● **TASK BRIEF**
Reproduce the complete listing without any deviation.

--- Begin DATA PROVIDED ---

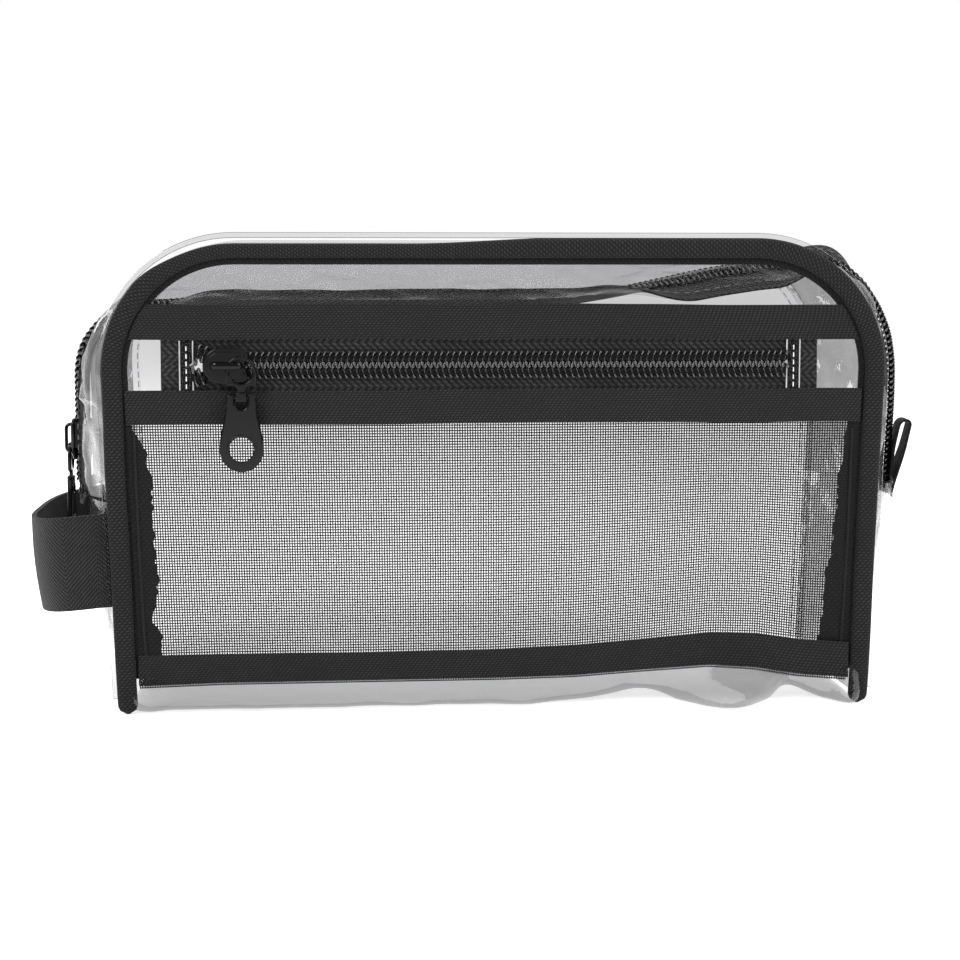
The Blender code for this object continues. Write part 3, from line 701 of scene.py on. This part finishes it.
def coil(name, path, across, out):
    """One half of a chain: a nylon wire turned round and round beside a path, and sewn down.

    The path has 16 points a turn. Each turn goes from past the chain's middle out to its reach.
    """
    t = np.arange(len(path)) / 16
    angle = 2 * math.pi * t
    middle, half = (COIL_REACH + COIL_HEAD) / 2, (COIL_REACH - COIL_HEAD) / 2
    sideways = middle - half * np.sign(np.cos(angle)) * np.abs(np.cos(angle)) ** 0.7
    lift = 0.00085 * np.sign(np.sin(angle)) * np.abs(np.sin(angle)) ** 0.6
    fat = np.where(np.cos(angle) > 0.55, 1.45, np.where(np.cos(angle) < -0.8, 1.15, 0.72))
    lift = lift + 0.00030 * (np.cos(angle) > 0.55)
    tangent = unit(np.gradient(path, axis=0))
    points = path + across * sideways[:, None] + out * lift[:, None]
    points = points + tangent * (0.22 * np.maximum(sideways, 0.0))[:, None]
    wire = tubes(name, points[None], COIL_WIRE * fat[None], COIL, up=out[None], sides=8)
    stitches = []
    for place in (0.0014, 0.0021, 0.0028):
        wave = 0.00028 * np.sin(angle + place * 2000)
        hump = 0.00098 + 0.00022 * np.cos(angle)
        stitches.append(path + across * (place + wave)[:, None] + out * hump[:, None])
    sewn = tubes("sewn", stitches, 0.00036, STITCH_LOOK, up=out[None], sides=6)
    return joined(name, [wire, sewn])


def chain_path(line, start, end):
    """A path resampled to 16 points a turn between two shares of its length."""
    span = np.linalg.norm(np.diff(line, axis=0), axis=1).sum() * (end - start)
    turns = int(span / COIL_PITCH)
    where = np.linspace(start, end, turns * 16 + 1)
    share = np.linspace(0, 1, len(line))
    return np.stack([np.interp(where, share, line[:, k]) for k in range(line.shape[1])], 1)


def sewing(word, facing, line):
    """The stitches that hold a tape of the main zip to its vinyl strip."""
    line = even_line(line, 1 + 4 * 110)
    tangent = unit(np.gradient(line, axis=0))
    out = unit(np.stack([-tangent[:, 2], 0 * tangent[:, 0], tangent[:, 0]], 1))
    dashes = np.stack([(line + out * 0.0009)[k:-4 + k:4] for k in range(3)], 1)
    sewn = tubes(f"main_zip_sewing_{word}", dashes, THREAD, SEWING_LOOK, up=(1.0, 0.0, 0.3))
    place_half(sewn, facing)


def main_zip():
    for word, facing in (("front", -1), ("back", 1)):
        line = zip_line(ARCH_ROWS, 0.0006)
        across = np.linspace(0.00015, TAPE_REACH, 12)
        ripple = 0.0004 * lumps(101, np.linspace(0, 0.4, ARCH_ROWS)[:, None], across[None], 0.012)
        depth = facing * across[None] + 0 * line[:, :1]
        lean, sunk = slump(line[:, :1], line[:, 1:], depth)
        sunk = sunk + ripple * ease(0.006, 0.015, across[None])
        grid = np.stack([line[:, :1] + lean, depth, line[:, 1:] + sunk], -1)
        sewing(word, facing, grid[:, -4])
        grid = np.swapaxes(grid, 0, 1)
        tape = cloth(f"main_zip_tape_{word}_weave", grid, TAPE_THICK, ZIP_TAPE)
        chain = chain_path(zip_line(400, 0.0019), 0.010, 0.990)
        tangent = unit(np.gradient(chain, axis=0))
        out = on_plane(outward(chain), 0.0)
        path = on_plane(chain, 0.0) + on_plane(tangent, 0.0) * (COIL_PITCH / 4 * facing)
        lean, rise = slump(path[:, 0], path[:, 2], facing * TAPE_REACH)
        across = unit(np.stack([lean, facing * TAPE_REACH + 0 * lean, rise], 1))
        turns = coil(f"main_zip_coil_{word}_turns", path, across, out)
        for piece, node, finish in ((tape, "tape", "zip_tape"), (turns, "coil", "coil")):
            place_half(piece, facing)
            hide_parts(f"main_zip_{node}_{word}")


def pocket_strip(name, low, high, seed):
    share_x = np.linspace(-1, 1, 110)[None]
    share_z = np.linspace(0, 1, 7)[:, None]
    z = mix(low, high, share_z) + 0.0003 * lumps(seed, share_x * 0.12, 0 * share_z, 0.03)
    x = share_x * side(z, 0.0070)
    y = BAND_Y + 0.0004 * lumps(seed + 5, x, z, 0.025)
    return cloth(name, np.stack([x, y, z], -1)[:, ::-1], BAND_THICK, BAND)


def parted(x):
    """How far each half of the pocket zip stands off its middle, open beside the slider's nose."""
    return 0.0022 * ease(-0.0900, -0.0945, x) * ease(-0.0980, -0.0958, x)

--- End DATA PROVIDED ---

● **WRITTEN SOLUTION**
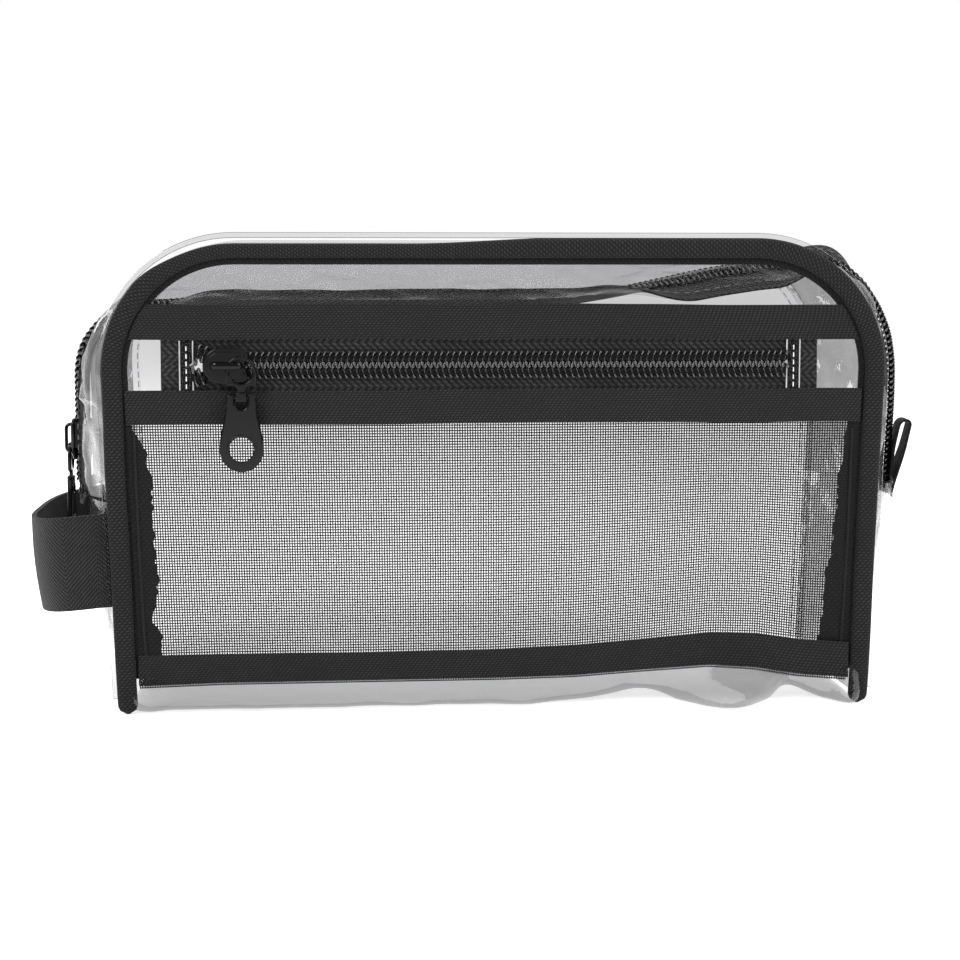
The Blender code for this object continues. Write part 3, from line 701 of scene.py on. This part finishes it.
def coil(name, path, across, out):
    """One half of a chain: a nylon wire turned round and round beside a path, and sewn down.

    The path has 16 points a turn. Each turn goes from past the chain's middle out to its reach.
    """
    t = np.arange(len(path)) / 16
    angle = 2 * math.pi * t
    middle, half = (COIL_REACH + COIL_HEAD) / 2, (COIL_REACH - COIL_HEAD) / 2
    sideways = middle - half * np.sign(np.cos(angle)) * np.abs(np.cos(angle)) ** 0.7
    lift = 0.00085 * np.sign(np.sin(angle)) * np.abs(np.sin(angle)) ** 0.6
    fat = np.where(np.cos(angle) > 0.55, 1.45, np.where(np.cos(angle) < -0.8, 1.15, 0.72))
    lift = lift + 0.00030 * (np.cos(angle) > 0.55)
    tangent = unit(np.gradient(path, axis=0))
    points = path + across * sideways[:, None] + out * lift[:, None]
    points = points + tangent * (0.22 * np.maximum(sideways, 0.0))[:, None]
    wire = tubes(name, points[None], COIL_WIRE * fat[None], COIL, up=out[None], sides=8)
    stitches = []
    for place in (0.0014, 0.0021, 0.0028):
        wave = 0.00028 * np.sin(angle + place * 2000)
        hump = 0.00098 + 0.00022 * np.cos(angle)
        stitches.append(path + across * (place + wave)[:, None] + out * hump[:, None])
    sewn = tubes("sewn", stitches, 0.00036, STITCH_LOOK, up=out[None], sides=6)
    return joined(name, [wire, sewn])


def chain_path(line, start, end):
    """A path resampled to 16 points a turn between two shares of its length."""
    span = np.linalg.norm(np.diff(line, axis=0), axis=1).sum() * (end - start)
    turns = int(span / COIL_PITCH)
    where = np.linspace(start, end, turns * 16 + 1)
    share = np.linspace(0, 1, len(line))
    return np.stack([np.interp(where, share, line[:, k]) for k in range(line.shape[1])], 1)


def sewing(word, facing, line):
    """The stitches that hold a tape of the main zip to its vinyl strip."""
    line = even_line(line, 1 + 4 * 110)
    tangent = unit(np.gradient(line, axis=0))
    out = unit(np.stack([-tangent[:, 2], 0 * tangent[:, 0], tangent[:, 0]], 1))
    dashes = np.stack([(line + out * 0.0009)[k:-4 + k:4] for k in range(3)], 1)
    sewn = tubes(f"main_zip_sewing_{word}", dashes, THREAD, SEWING_LOOK, up=(1.0, 0.0, 0.3))
    place_half(sewn, facing)


def main_zip():
    for word, facing in (("front", -1), ("back", 1)):
        line = zip_line(ARCH_ROWS, 0.0006)
        across = np.linspace(0.00015, TAPE_REACH, 12)
        ripple = 0.0004 * lumps(101, np.linspace(0, 0.4, ARCH_ROWS)[:, None], across[None], 0.012)
        depth = facing * across[None] + 0 * line[:, :1]
        lean, sunk = slump(line[:, :1], line[:, 1:], depth)
        sunk = sunk + ripple * ease(0.006, 0.015, across[None])
        grid = np.stack([line[:, :1] + lean, depth, line[:, 1:] + sunk], -1)
        sewing(word, facing, grid[:, -4])
        grid = np.swapaxes(grid, 0, 1)
        tape = cloth(f"main_zip_tape_{word}_weave", grid, TAPE_THICK, ZIP_TAPE)
        chain = chain_path(zip_line(400, 0.0019), 0.010, 0.990)
        tangent = unit(np.gradient(chain, axis=0))
        out = on_plane(outward(chain), 0.0)
        path = on_plane(chain, 0.0) + on_plane(tangent, 0.0) * (COIL_PITCH / 4 * facing)
        lean, rise = slump(path[:, 0], path[:, 2], facing * TAPE_REACH)
        across = unit(np.stack([lean, facing * TAPE_REACH + 0 * lean, rise], 1))
        turns = coil(f"main_zip_coil_{word}_turns", path, across, out)
        for piece, node, finish in ((tape, "tape", "zip_tape"), (turns, "coil", "coil")):
            place_half(piece, facing)
            hide_parts(f"main_zip_{node}_{word}")


def pocket_strip(name, low, high, seed):
    share_x = np.linspace(-1, 1, 110)[None]
    share_z = np.linspace(0, 1, 7)[:, None]
    z = mix(low, high, share_z) + 0.0003 * lumps(seed, share_x * 0.12, 0 * share_z, 0.03)
    x = share_x * side(z, 0.0070)
    y = BAND_Y + 0.0004 * lumps(seed + 5, x, z, 0.025)
    return cloth(name, np.stack([x, y, z], -1)[:, ::-1], BAND_THICK, BAND)


def parted(x):
    """How far each half of the pocket zip stands off its middle, open beside the slider's nose."""
    return 0.0022 * ease(-0.0900, -0.0945, x) * ease(-0.0980, -0.0958, x)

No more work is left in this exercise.